American Crime Story 2x08, "Ricordi d'infanzia": la recensione
Il penultimo episodio della seconda stagione di American Crime Story scava a fondo nell'infanzia e nell'adolescenza di Andrew Cunanan, distrutte dalle menzogne del padre
Il prologo dell'episodio ci porta, però, in una Calabria anni '50 da cartolina seppiata, un calligrafico e irreale spot pubblicitario al sapor d'Italia che potrà apparire, ai nostri occhi, persino vagamente ridicolo; come già sottolineato nell'analisi del primo episodio della stagione, non è la verosimiglianza ciò che interessa a Tom Rob Smith, autore di un'ennesima sceneggiatura a tinte forti e consapevolmente melodrammatiche. L'effetto tragico è pienamente raggiunto, e lo spettatore carpisce il messaggio scritto a chiare lettere in questo lezioso spaccato d'infanzia del piccolo Gianni, deriso a scuola ma guidato dalla madre secondo il sano, basilare principio per cui i sogni restano tali se non si è disposti a rimboccare le maniche e versare il sudore della fronte. Insulti e insegnamenti, si badi, elargiti rigorosamente in inglese.
Modesto Cunanan (Jon Jon Briones) coccola e vizia il piccolo Andrew con una morbosità disturbante, fino a far sfociare le proprie attenzioni nella vera e propria molestia; il trauma dell'incesto è solo uno tra i molti spettri che Andrew porta con sé nel passaggio all'età adulta, passaggio che coincide con la drammatica esplosione della bolla di bugie confezionata da Modesto. Tuttavia, è troppo tardi perché il giovane possa affrancarsi dall'impronta paterna, e non basta la visita a Manila a liberare Andrew dal rischio di divenire una versione più violenta e pericolosa dell'odiato-amato genitore.

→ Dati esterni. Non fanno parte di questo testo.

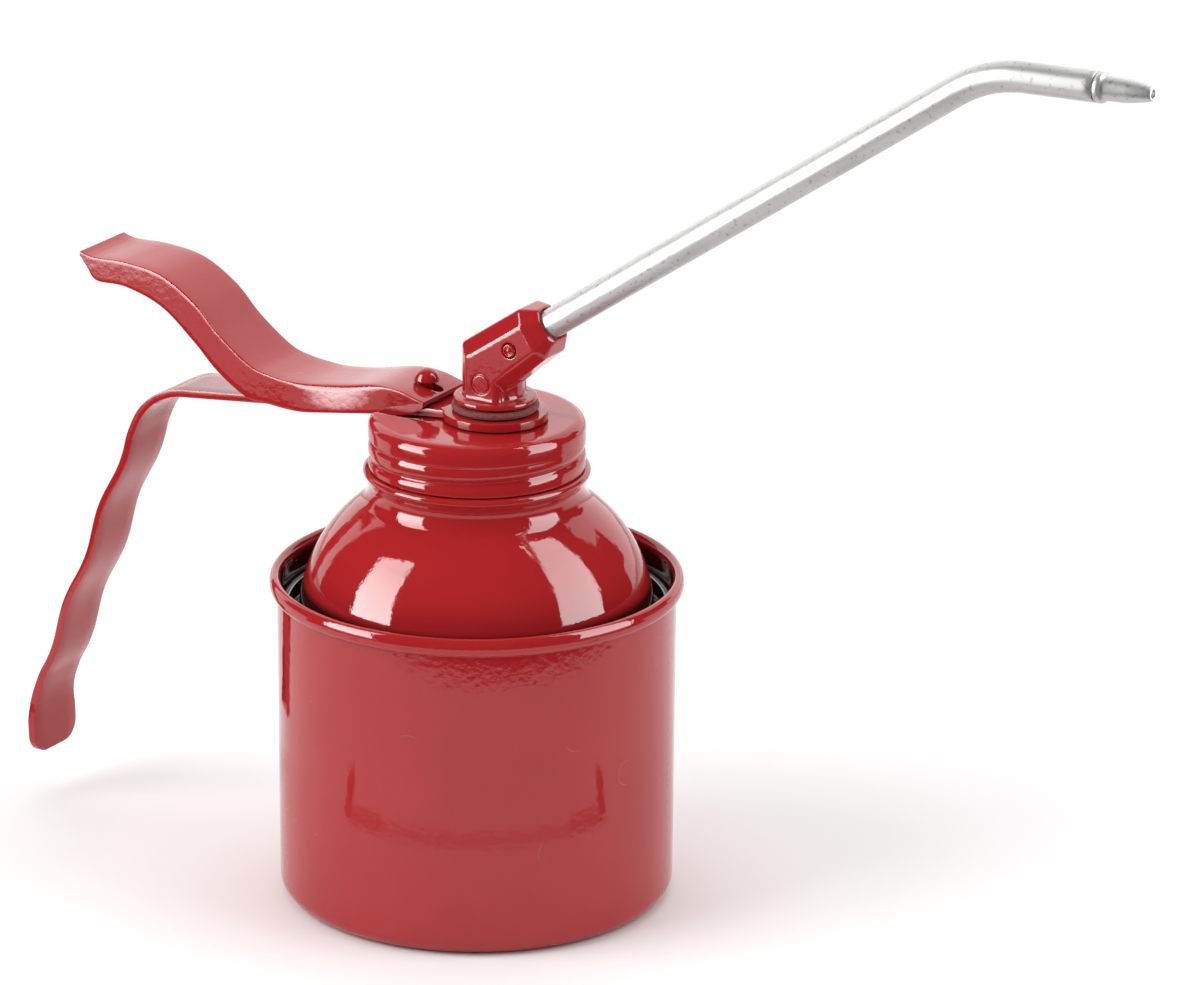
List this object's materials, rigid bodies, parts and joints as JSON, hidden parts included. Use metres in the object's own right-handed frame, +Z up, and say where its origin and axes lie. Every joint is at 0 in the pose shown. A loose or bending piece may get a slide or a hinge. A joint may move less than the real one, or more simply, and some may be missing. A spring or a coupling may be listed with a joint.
{
  "type": "pump oil can",
  "caption": "Thumb-operated oil can: a steel cup and domed shoulder with a screw cap that carries a sloping handle, a rocking lever, a piston pump and a bent spout.",
  "frame": {"origin": "centre of the underside of the cup, on the plane it stands on", "axes": "+Z up along the cup's axis; +X towards the spout's nozzle, with the handle on the -X side; +Y across, to the left of the spout's direction"},
  "size_m": [0.2546, 0.083, 0.1925],
  "materials": {
    "red_enamel": "gloss",
    "bare_aluminium": "satin",
    "bright_steel": "polished",
    "drawn_brass": "satin",
    "cast_zinc": "cast",
    "red_fibre": "matt",
    "black_rubber": "matt"
  },
  "bodies": {
    "vessel": {"cup_body": "red_enamel", "dome_shoulder": "red_enamel"},
    "seal": {"cap_gasket": "black_rubber"},
    "head": {"screw_cap": "red_enamel", "handle_strap": "red_enamel", "spout_elbow": "red_enamel", "elbow_plug": "red_enamel", "elbow_gasket": "red_fibre", "spout_tube": "bare_aluminium", "nozzle_tip": "bare_aluminium", "pump_gasket": "red_fibre", "pump_body": "cast_zinc", "rod_gland": "drawn_brass", "gland_packing": "black_rubber", "pump_cylinder": "drawn_brass", "return_spring": "bright_steel", "delivery_spring": "bright_steel", "foot_valve": "drawn_brass", "dip_tube": "bare_aluminium", "strainer": "drawn_brass"},
    "lever": {"thumb_lever": "red_enamel"},
    "pump_rod": {"piston_rod": "bright_steel", "piston": "drawn_brass", "piston_cup": "black_rubber", "piston_nut": "bright_steel"},
    "suction_valve": {"suction_ball": "bright_steel"},
    "delivery_valve": {"delivery_ball": "bright_steel"}
  },
  "joints": [
    {"name": "cap_lift", "type": "slide", "parent": "vessel", "child": "seal", "axis": [0, 0, 1], "range_m": [0, 0.0076]},
    {"name": "cap_turn", "type": "hinge", "parent": "seal", "child": "head", "pos_m": [0, 0, 0.0898], "axis": [0, 0, 1], "range_deg": [0, 720]},
    {"name": "lever_rock", "type": "hinge", "parent": "head", "child": "lever", "pos_m": [-0.037, 0, 0.10099], "axis": [0, -1, 0], "range_deg": [0, 16], "stiffness_Nm_per_rad": 0.29, "springref_deg": -11.46},
    {"name": "rod_lift", "type": "slide", "parent": "head", "child": "pump_rod", "axis": [0, 0, 1], "range_m": [0, 0.00631], "deforming": ["return_spring"]},
    {"name": "suction_ball_lift", "type": "slide", "parent": "head", "child": "suction_valve", "axis": [0, 0, 1], "range_m": [0, 0.0012]},
    {"name": "delivery_ball_lift", "type": "slide", "parent": "head", "child": "delivery_valve", "axis": [0, 0, 1], "range_m": [0, 0.0012], "stiffness_N_per_m": 40, "springref_m": -0.002, "deforming": ["delivery_spring"]}
  ],
  "couplings": [
    {"joint": "cap_turn", "follows": "cap_lift", "rad_per_m": 1653.5},
    {"joint": "lever_rock", "follows": "rod_lift", "rad_per_m": 44.248}
  ]
}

"Non basta essere intelligenti; bisogna sapersi inserire," dice Modesto al figlio mentre gli insegna le regole del galateo e della conversazione, parallelamente ai dettami fondamentali per riuscire a vendersi per ciò che non è. Su questo presupposto, Andrew baserà tutta la sua vita adulta, costruendo effimere cattedrali di menzogne attraverso cui tentare d'integrarsi in quegli ambienti altolocati a cui, da bambino, pensava di essere destinato.

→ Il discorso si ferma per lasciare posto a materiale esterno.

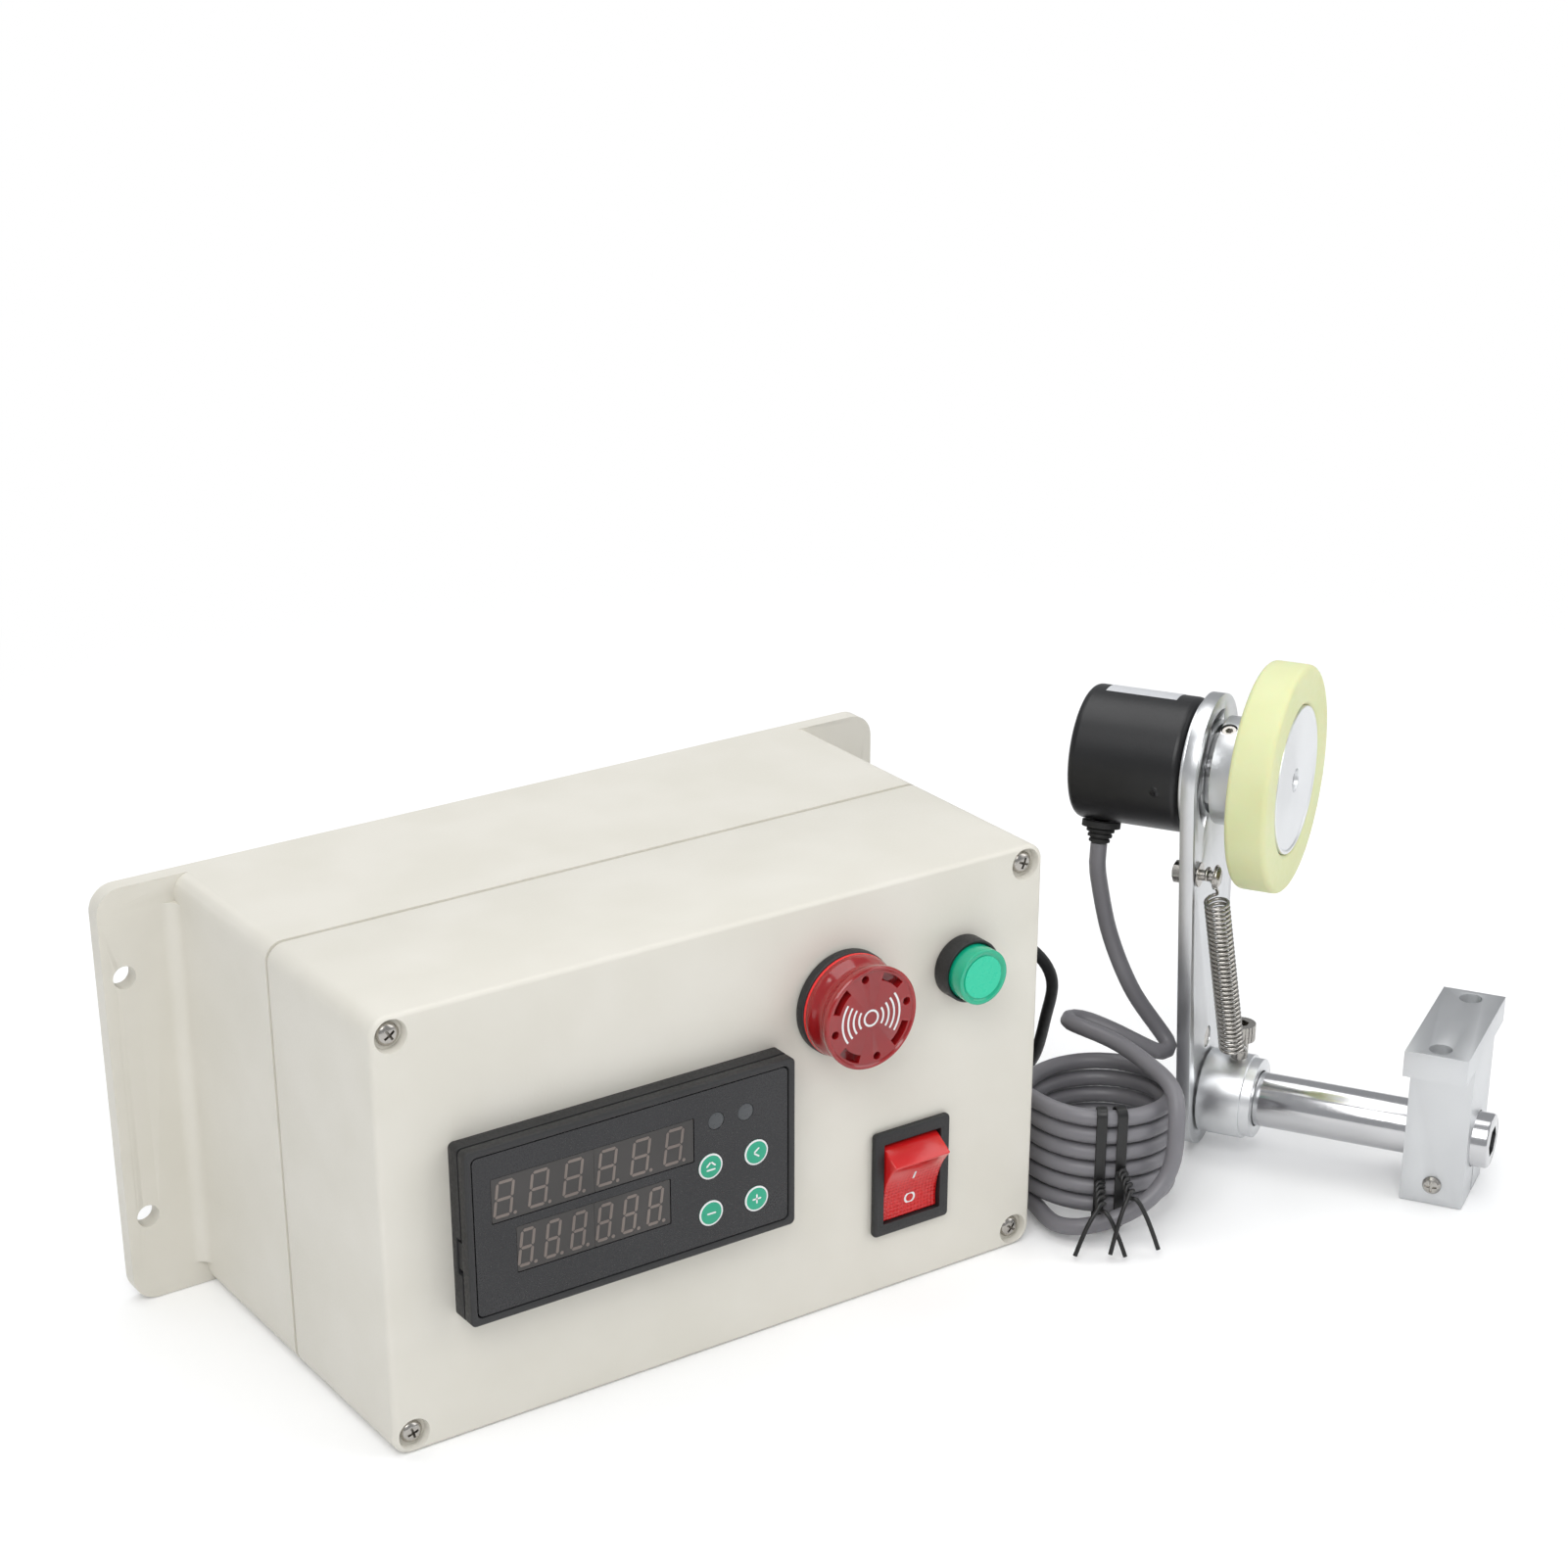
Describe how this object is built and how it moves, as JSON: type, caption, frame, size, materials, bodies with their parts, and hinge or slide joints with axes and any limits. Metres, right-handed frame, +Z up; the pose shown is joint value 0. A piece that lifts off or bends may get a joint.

Ottimo esordio alla regia per Matt Bomer, che dimostra uno sguardo coerente con il corpus degli episodi precedenti di American Crime Story, impreziosendone l'estetica con trovate visive sapientemente enfatiche: riflessi, trasparenze, simmetrie suggerite o esplicitate, come nell'efficace montaggio che alterna l'attesa del piccolo Andrew a quella del padre Modesto, entrambi alla ricerca di un'accettazione da parte di quella società "bene" di cui aspirano a far parte. Sia il successo del bambino che quello del genitore non avranno vita lunga, e la loro scintillante facciata crollerà sotto il peso della realtà, rivelando una fatiscente struttura psicologica e morale.
Così come Andrew ucciderà William Reese per sottrargli il pick up su cui fuggire alla volta di Miami, suo padre Modesto uccide le ultime briciole d'innocenza del ragazzo rubandogli la stessa auto che, anni prima, gli aveva regalato per insegnargli a sognare in grande. Proprio la fallacia di quei sogni emerge nell'ultimo, toccante dialogo tra padre e figlio a Manila, in cui l'uomo afferma con disillusa tristezza che "non si può arrivare in America e partire dal niente".
Ecco dunque le successive menzogne di Andrew assurgere a specchio della bugia su cui si fonda un intero paese, quello stesso paese che ha spinto suo padre a mentire per farsi strada, portandolo alla catastrofe; prescindendo dalla pur tragica violenza subita e testimoniata nel nucleo familiare, è questa distorsione consapevole della verità che ha stravolto la psiche di Andrew. Senza facili pietismi, American Crime Story è riuscita così a mostrare come sulle mani dell'America ci sia non solo il sangue di Gianni Versace, ma anche quello del suo assassino, che condivide con molti carnefici il trauma primigenio di una giovinezza da vittima.
American Crime Story va in onda su FX dallo scorso 17 gennaio, e viene trasmessa in Italia in contemporanea su Fox Crime.